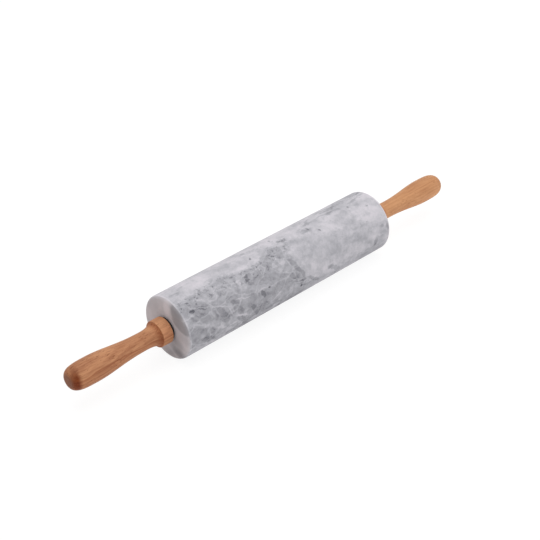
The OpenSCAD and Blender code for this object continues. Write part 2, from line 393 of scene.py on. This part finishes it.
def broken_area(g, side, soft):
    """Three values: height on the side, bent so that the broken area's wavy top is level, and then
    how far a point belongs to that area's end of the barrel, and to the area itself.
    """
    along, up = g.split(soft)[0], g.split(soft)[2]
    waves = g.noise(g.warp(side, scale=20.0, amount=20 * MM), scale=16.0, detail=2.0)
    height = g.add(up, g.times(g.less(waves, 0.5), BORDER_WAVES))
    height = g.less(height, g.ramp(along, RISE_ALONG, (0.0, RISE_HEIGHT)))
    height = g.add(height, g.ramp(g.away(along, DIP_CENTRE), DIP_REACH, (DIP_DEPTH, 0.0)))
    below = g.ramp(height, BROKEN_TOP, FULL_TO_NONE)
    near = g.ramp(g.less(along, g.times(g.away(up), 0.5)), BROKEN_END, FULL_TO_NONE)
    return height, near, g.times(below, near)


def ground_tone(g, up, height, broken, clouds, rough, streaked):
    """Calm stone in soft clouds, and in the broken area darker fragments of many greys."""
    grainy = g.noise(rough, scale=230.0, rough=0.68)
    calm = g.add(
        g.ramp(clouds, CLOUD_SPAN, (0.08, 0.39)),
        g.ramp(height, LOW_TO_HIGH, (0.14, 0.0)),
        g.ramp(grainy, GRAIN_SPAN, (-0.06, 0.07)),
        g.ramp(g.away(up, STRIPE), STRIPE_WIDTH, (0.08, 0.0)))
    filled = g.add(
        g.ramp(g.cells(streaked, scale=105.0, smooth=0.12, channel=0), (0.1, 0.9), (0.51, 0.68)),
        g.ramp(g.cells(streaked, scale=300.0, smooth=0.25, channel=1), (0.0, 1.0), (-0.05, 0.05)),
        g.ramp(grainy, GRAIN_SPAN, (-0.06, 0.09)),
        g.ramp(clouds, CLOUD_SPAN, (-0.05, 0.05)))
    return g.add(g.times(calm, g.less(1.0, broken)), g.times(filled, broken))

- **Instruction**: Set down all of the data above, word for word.

- **Output for this task**:
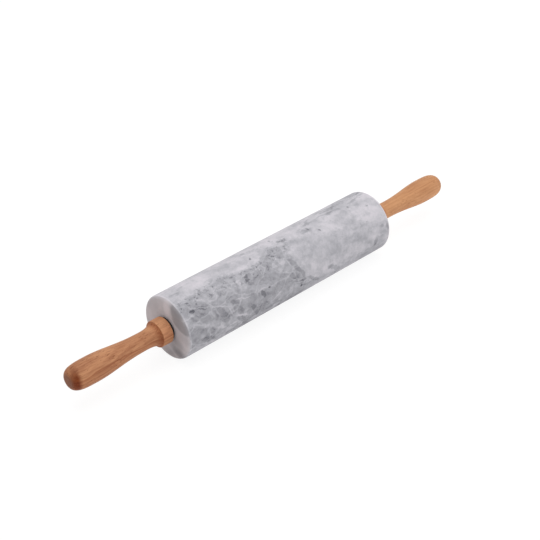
The OpenSCAD and Blender code for this object continues. Write part 2, from line 393 of scene.py on. This part finishes it.
def broken_area(g, side, soft):
    """Three values: height on the side, bent so that the broken area's wavy top is level, and then
    how far a point belongs to that area's end of the barrel, and to the area itself.
    """
    along, up = g.split(soft)[0], g.split(soft)[2]
    waves = g.noise(g.warp(side, scale=20.0, amount=20 * MM), scale=16.0, detail=2.0)
    height = g.add(up, g.times(g.less(waves, 0.5), BORDER_WAVES))
    height = g.less(height, g.ramp(along, RISE_ALONG, (0.0, RISE_HEIGHT)))
    height = g.add(height, g.ramp(g.away(along, DIP_CENTRE), DIP_REACH, (DIP_DEPTH, 0.0)))
    below = g.ramp(height, BROKEN_TOP, FULL_TO_NONE)
    near = g.ramp(g.less(along, g.times(g.away(up), 0.5)), BROKEN_END, FULL_TO_NONE)
    return height, near, g.times(below, near)


def ground_tone(g, up, height, broken, clouds, rough, streaked):
    """Calm stone in soft clouds, and in the broken area darker fragments of many greys."""
    grainy = g.noise(rough, scale=230.0, rough=0.68)
    calm = g.add(
        g.ramp(clouds, CLOUD_SPAN, (0.08, 0.39)),
        g.ramp(height, LOW_TO_HIGH, (0.14, 0.0)),
        g.ramp(grainy, GRAIN_SPAN, (-0.06, 0.07)),
        g.ramp(g.away(up, STRIPE), STRIPE_WIDTH, (0.08, 0.0)))
    filled = g.add(
        g.ramp(g.cells(streaked, scale=105.0, smooth=0.12, channel=0), (0.1, 0.9), (0.51, 0.68)),
        g.ramp(g.cells(streaked, scale=300.0, smooth=0.25, channel=1), (0.0, 1.0), (-0.05, 0.05)),
        g.ramp(grainy, GRAIN_SPAN, (-0.06, 0.09)),
        g.ramp(clouds, CLOUD_SPAN, (-0.05, 0.05)))
    return g.add(g.times(calm, g.less(1.0, broken)), g.times(filled, broken))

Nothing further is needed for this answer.